中国近代闻名遐迩的学术巨人梁启超,在1920年以后退出了政治舞台,专心致力于学术研究,在众多社会科学领域里都取得了令人瞩目的成果。但梁启超的朋友周善培直言不讳地批评他的文章说:“中国长久睡梦的人心被你一支笔惊醒了,这不待我来恭维你。但是,写文章有两个境界:第一步你已经做到了,第二步是能留人。司马迁死了快2000年,至今《史记》里的许多文章还是百读不厌。你这几十年中,写了若干篇文章,你想想看,不说读百回不容易,就是使人能读两回三回的能有几篇文章?”
这么刺耳难听的话,梁启超听了犹如挨了当头一棒。

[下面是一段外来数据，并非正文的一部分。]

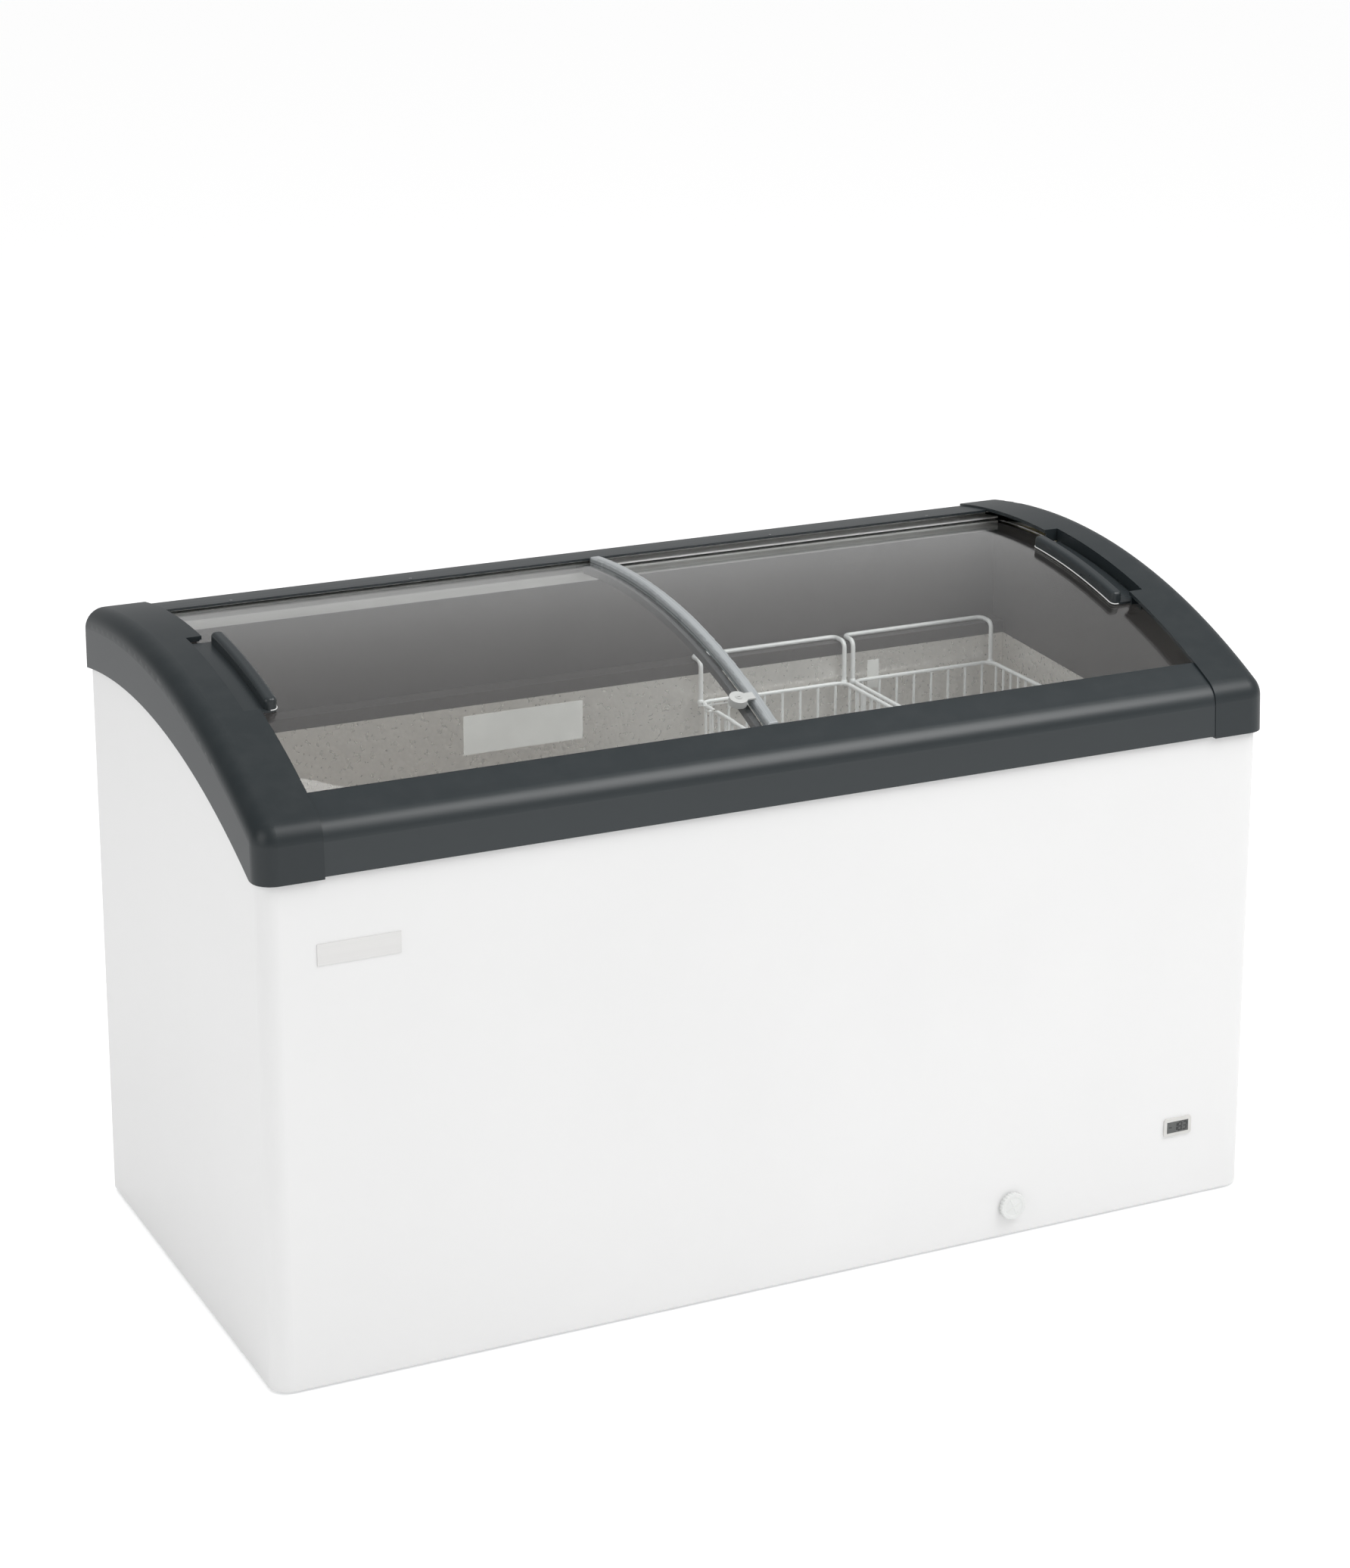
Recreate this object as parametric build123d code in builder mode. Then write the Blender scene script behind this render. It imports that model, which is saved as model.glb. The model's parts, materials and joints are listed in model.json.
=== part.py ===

但他丝毫没有生气,而且还很虚心地向老朋友请教:“你说文章怎样才能留人呢?”周善培很认真地回答说:“文章要留人,必须要言外有无穷之意;使读者反复读了又读,才能得到它的无穷之意,读到九十九回,无穷的还没有穷,还丢不下,所以才不厌百回读。如果一篇文章把所有意思一口气说完了,自己的意思先穷了,谁还肯费力再去搜求,再去读第二回呢。文章开门见山不能动人,一开门就把所有的山全看完,里面没有丘壑,人自然一看之后就掉头而去,谁还去搜求丘壑呢?”周善培的话梁启超觉得分析透彻精当,很有见地,击中了自己文章的毛病和要害。所以,他连声称谢,虚心接受。从此,梁启超写文章更加精益求精,果然受益匪浅。
如果一个人常常得意忘形,不拜别人为师,不接受别人的批评,自己拍自己的肩膀,那他无疑是在欺骗自己,就像那些被魔术欺骗了的观众一样。从此,他将走上失败的道路,因为他早已没有了自知之明,盲人骑瞎马乱闯,怎么会有成功的希望?
人绝不该自高自大、自鸣得意和自以为是。因为知识是无穷尽的,没有任何一种力量能够永远战胜未来,而未来才是不骄不躁的裁判官。